> **Supplied material**:
************
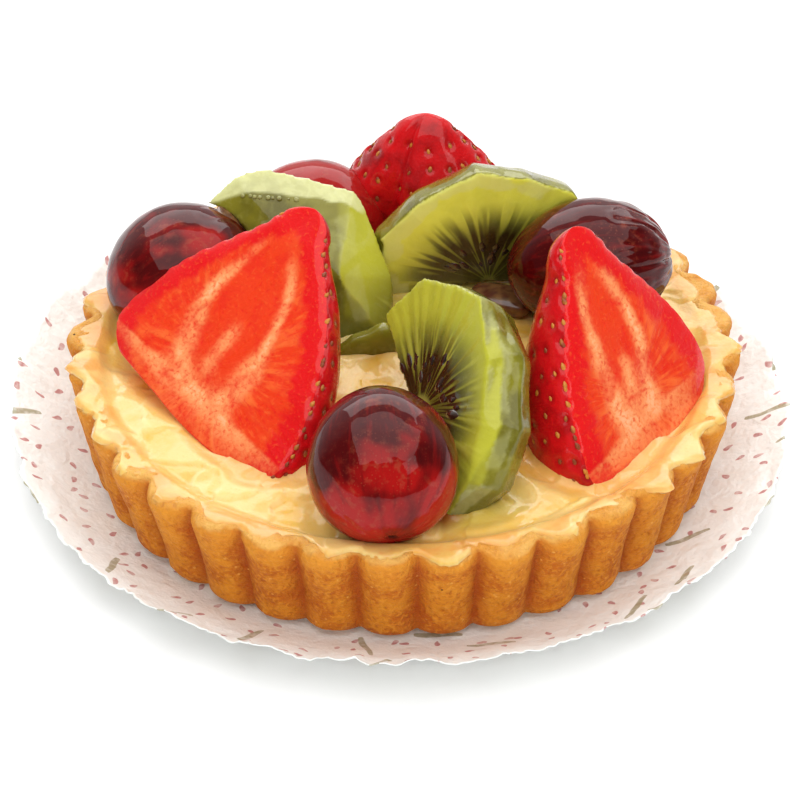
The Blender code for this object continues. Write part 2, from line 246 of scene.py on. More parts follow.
************
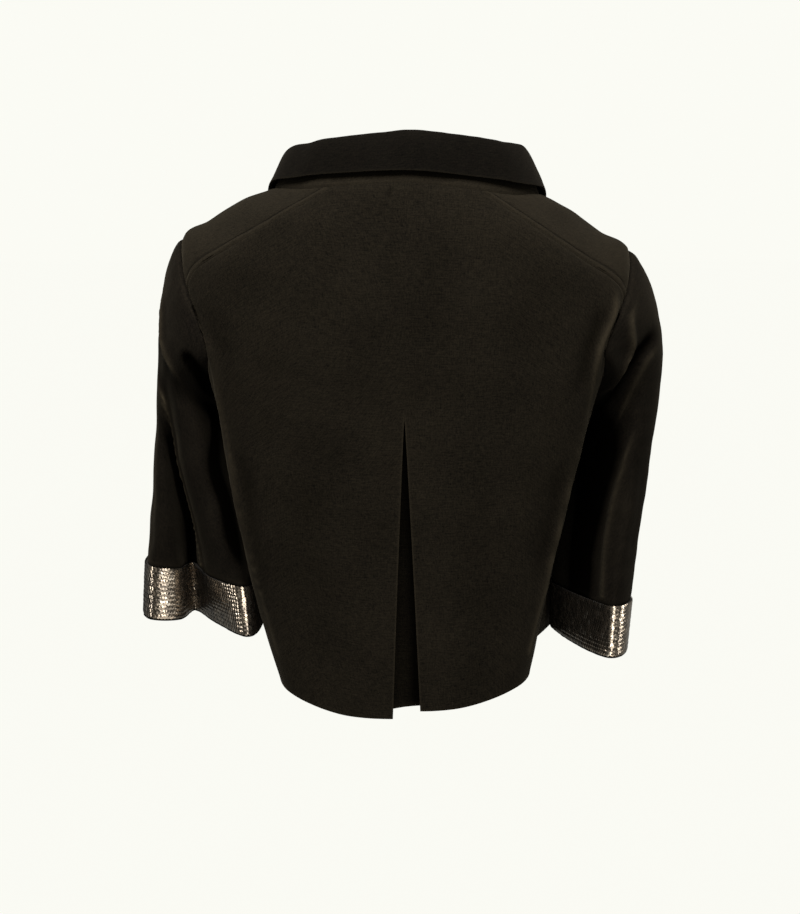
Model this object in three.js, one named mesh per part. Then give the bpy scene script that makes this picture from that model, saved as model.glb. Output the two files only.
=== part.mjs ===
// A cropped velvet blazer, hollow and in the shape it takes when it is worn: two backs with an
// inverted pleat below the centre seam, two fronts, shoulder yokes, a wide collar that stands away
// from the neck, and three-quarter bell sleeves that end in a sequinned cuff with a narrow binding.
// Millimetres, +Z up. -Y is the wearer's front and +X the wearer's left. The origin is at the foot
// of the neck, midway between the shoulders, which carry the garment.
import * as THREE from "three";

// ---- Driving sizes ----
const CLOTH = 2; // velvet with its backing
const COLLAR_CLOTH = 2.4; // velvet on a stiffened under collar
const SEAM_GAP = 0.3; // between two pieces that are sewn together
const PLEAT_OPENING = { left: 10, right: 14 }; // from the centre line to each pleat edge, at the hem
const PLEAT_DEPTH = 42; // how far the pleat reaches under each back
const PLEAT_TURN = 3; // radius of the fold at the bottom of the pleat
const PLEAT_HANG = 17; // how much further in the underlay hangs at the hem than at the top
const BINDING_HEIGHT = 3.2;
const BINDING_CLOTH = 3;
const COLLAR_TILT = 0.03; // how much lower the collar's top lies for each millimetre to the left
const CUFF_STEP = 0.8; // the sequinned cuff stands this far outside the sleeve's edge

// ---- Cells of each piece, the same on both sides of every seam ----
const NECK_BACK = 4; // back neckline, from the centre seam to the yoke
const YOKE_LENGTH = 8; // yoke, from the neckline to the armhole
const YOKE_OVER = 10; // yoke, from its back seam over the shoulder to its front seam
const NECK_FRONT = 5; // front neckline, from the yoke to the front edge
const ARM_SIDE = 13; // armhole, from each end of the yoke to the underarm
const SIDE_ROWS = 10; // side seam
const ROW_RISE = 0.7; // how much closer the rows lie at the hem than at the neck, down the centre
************
> **Requirements**:
Give again the lines from the one with "Model this object" to the one with "const ROW_RISE = 0.7;", both lines included, exactly and with no other line.

> **Result for this task**:
Model this object in three.js, one named mesh per part. Then give the bpy scene script that makes this picture from that model, saved as model.glb. Output the two files only.
=== part.mjs ===
// A cropped velvet blazer, hollow and in the shape it takes when it is worn: two backs with an
// inverted pleat below the centre seam, two fronts, shoulder yokes, a wide collar that stands away
// from the neck, and three-quarter bell sleeves that end in a sequinned cuff with a narrow binding.
// Millimetres, +Z up. -Y is the wearer's front and +X the wearer's left. The origin is at the foot
// of the neck, midway between the shoulders, which carry the garment.
import * as THREE from "three";

// ---- Driving sizes ----
const CLOTH = 2; // velvet with its backing
const COLLAR_CLOTH = 2.4; // velvet on a stiffened under collar
const SEAM_GAP = 0.3; // between two pieces that are sewn together
const PLEAT_OPENING = { left: 10, right: 14 }; // from the centre line to each pleat edge, at the hem
const PLEAT_DEPTH = 42; // how far the pleat reaches under each back
const PLEAT_TURN = 3; // radius of the fold at the bottom of the pleat
const PLEAT_HANG = 17; // how much further in the underlay hangs at the hem than at the top
const BINDING_HEIGHT = 3.2;
const BINDING_CLOTH = 3;
const COLLAR_TILT = 0.03; // how much lower the collar's top lies for each millimetre to the left
const CUFF_STEP = 0.8; // the sequinned cuff stands this far outside the sleeve's edge

// ---- Cells of each piece, the same on both sides of every seam ----
const NECK_BACK = 4; // back neckline, from the centre seam to the yoke
const YOKE_LENGTH = 8; // yoke, from the neckline to the armhole
const YOKE_OVER = 10; // yoke, from its back seam over the shoulder to its front seam
const NECK_FRONT = 5; // front neckline, from the yoke to the front edge
const ARM_SIDE = 13; // armhole, from each end of the yoke to the underarm
const SIDE_ROWS = 10; // side seam
const ROW_RISE = 0.7; // how much closer the rows lie at the hem than at the neck, down the centre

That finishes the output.